Google Research dropped MedGemma 1.5 on January 13th, and the headline number is this: it's the first open multimodal model that can interpret 3D medical imaging. CT scans, MRIs, whole-slide histopathology. Feed it multiple slices and it'll tell you what it sees.
That's new. The original MedGemma, released at Google I/O back in May 2025, could handle 2D stuff fine. Chest X-rays, dermatology photos, fundus images. But a full CT volume? No.
So how much better is it actually
Google's internal benchmarks show a 3% absolute accuracy improvement on CT disease classification (61% vs 58%) and 14% on MRI findings (65% vs 51%). Not huge, but the baseline wasn't zero. On histopathology, the jump is more dramatic: ROUGE-L scores went from 0.02 to 0.49, matching a task-specific model called PolyPath.
The chest X-ray improvements are easier to parse. Anatomical localization improved by 35% intersection-over-union on the Chest ImaGenome benchmark. Longitudinal imaging, meaning comparing current scans to historical ones, improved 5% on MS-CXR-T.
But here's where I get skeptical. These are all internal benchmarks or academic datasets. The model card itself says evaluations included "primarily English language prompts." And the 61% accuracy on CT classification? That's across findings, averaged. Which findings? Conditions? Severity? They don't break it down.
The speech thing
Alongside MedGemma 1.5, Google released MedASR, a speech-to-text model fine-tuned for medical dictation. The pitch: doctors speak in jargon, general ASR models choke on it, MedASR doesn't.

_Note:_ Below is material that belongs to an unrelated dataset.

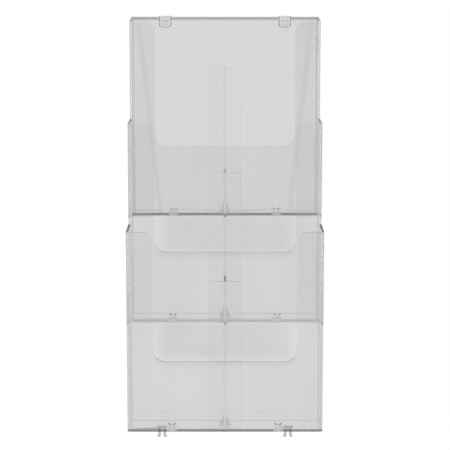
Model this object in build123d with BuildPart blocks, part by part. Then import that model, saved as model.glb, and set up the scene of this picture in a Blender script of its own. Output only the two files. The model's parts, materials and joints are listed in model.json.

The numbers here are actually impressive. Compared to Whisper large-v3, MedASR shows 58% fewer errors on chest X-ray dictations (5.2% vs 12.5% word error rate) and 82% fewer errors on a diverse medical dictation benchmark (5.2% vs 28.2% WER).
That second number is the one that matters. 28.2% WER means roughly one in four words is wrong. For medical transcription, that's dangerous. Getting it down to 5.2% puts it in usable territory.
The model pairs with MedGemma, so you can dictate prompts instead of typing them. Whether anyone actually wants to talk to their radiology AI is another question.
They're dangling $100,000
Google launched the MedGemma Impact Challenge on Kaggle, a hackathon with $100k in prizes. Standard developer evangelism, but it suggests they want adoption numbers to show for this.
Real deployments, apparently
Two case studies worth noting. Malaysia's Ministry of Health is using a MedGemma-powered tool called askCPG from Qmed Asia to navigate 150+ clinical practice guidelines. And Taiwan's National Health Insurance Administration used MedGemma to analyze 30,000 pathology reports for lung cancer surgical decisions.
The Taiwan deployment is the more interesting one. That's policy-level analysis, not clinical point-of-care. Using an AI model to inform surgical guidelines is a different risk profile than using it to diagnose individual patients.
What's still missing
The 1.5 release is only the 4B model. If you want more parameters, you're stuck on MedGemma 1 27B for text-heavy applications. No multimodal 27B with the new capabilities yet.
Multi-turn conversations still aren't supported. Multi-image inputs beyond the longitudinal chest X-ray use case remain unvalidated. And Google keeps repeating that outputs "require independent verification and clinical correlation." Translation: don't sue us.
The model ran into a bug last July where a missing end-of-image token was quietly degrading multimodal performance. They fixed it. Makes you wonder what else might be lurking.
The real test
MedGemma has millions of downloads and hundreds of community variants on Hugging Face. Academic papers cite it favorably against comparable models. But the gap between "performs well on benchmarks" and "changes clinical outcomes" remains wide.
The 4B size is small enough to run offline, which matters for privacy-sensitive healthcare environments. And the open weights mean institutions can fine-tune on their own data without sending PHI through Google's cloud.
Whether radiologists want AI reading their CT scans at 61% accuracy. That's a different conversation.